----- SOURCE MATERIAL -----
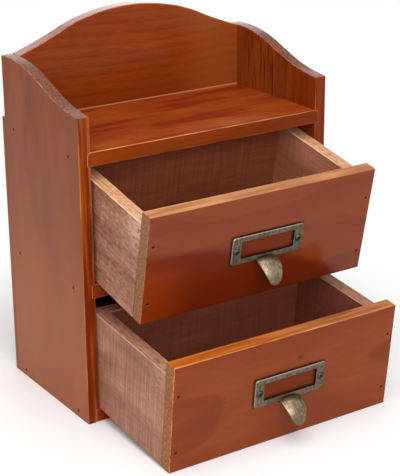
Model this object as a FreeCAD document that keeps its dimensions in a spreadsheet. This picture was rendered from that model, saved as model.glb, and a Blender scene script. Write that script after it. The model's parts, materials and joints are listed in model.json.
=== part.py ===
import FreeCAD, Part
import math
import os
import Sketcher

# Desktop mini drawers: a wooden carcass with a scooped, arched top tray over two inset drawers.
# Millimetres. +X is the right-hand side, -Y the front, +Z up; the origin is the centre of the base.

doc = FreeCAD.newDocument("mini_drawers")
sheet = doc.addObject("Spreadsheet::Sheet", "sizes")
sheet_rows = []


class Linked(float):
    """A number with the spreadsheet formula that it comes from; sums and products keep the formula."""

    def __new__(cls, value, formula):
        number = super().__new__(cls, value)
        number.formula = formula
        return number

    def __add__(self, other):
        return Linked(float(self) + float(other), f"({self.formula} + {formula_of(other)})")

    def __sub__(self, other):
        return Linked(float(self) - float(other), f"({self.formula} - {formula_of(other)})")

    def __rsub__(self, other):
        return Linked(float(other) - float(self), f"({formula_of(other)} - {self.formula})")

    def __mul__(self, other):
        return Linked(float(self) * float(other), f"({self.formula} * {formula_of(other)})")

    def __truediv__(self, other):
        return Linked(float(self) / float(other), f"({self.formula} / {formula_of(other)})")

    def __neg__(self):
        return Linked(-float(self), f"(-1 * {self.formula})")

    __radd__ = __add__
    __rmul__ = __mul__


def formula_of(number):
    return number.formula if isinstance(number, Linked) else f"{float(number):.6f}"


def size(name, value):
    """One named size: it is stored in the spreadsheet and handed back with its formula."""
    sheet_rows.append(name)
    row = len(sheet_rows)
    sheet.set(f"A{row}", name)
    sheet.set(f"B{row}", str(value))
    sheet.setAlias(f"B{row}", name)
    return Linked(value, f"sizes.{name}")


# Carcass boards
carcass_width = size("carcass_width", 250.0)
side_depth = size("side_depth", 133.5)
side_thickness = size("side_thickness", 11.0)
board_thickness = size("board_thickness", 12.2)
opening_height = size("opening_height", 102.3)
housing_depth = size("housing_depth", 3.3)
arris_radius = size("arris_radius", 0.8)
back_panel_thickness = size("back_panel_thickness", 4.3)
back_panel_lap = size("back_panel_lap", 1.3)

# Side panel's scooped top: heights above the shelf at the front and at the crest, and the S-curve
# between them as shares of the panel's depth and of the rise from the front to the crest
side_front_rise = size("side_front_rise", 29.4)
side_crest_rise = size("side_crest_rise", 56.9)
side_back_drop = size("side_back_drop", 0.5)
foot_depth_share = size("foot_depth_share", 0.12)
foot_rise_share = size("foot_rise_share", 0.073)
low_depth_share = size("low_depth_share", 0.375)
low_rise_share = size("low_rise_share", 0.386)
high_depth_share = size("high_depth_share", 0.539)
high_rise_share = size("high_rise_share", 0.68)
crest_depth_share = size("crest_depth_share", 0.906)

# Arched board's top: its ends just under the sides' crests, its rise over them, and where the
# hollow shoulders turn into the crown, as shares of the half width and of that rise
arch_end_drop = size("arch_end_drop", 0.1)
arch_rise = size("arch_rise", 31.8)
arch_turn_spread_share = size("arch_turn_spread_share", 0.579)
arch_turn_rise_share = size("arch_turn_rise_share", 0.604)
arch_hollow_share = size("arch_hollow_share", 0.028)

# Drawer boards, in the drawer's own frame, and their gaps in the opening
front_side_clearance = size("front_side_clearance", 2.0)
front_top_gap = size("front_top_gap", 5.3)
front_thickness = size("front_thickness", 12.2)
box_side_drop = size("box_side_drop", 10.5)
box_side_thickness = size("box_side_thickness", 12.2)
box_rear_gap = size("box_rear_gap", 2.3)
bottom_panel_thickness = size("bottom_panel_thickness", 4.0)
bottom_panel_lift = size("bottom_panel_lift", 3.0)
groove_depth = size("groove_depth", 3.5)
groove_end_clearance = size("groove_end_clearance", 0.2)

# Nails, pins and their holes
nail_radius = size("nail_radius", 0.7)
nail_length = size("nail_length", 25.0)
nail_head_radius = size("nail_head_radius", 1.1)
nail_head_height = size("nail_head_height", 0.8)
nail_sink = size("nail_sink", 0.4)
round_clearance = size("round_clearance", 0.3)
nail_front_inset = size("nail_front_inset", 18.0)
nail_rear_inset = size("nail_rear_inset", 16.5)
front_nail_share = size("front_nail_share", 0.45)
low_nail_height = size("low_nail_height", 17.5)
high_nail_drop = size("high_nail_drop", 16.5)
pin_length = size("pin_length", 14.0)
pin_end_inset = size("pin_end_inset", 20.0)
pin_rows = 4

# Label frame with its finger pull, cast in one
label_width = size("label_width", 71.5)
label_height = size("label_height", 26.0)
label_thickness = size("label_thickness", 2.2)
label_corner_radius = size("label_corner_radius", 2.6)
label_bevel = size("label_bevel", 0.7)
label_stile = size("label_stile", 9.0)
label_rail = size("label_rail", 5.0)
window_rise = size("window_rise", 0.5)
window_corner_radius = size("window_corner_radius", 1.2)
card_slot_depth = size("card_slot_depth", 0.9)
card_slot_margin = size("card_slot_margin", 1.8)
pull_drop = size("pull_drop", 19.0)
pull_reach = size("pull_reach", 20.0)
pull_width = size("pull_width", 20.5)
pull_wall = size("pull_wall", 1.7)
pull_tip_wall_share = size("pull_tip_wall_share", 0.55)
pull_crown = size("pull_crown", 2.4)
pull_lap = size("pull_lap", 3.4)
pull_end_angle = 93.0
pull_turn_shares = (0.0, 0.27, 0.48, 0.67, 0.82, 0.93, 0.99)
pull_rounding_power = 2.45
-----
**EXERCISE:**
Every line containing the string "FreeCAD" must be listed.

**RESULT:**
Model this object as a FreeCAD document that keeps its dimensions in a spreadsheet. This picture was rendered from that model, saved as model.glb, and a Blender scene script. Write that script after it. The model's parts, materials and joints are listed in model.json.
import FreeCAD, Part
doc = FreeCAD.newDocument("mini_drawers")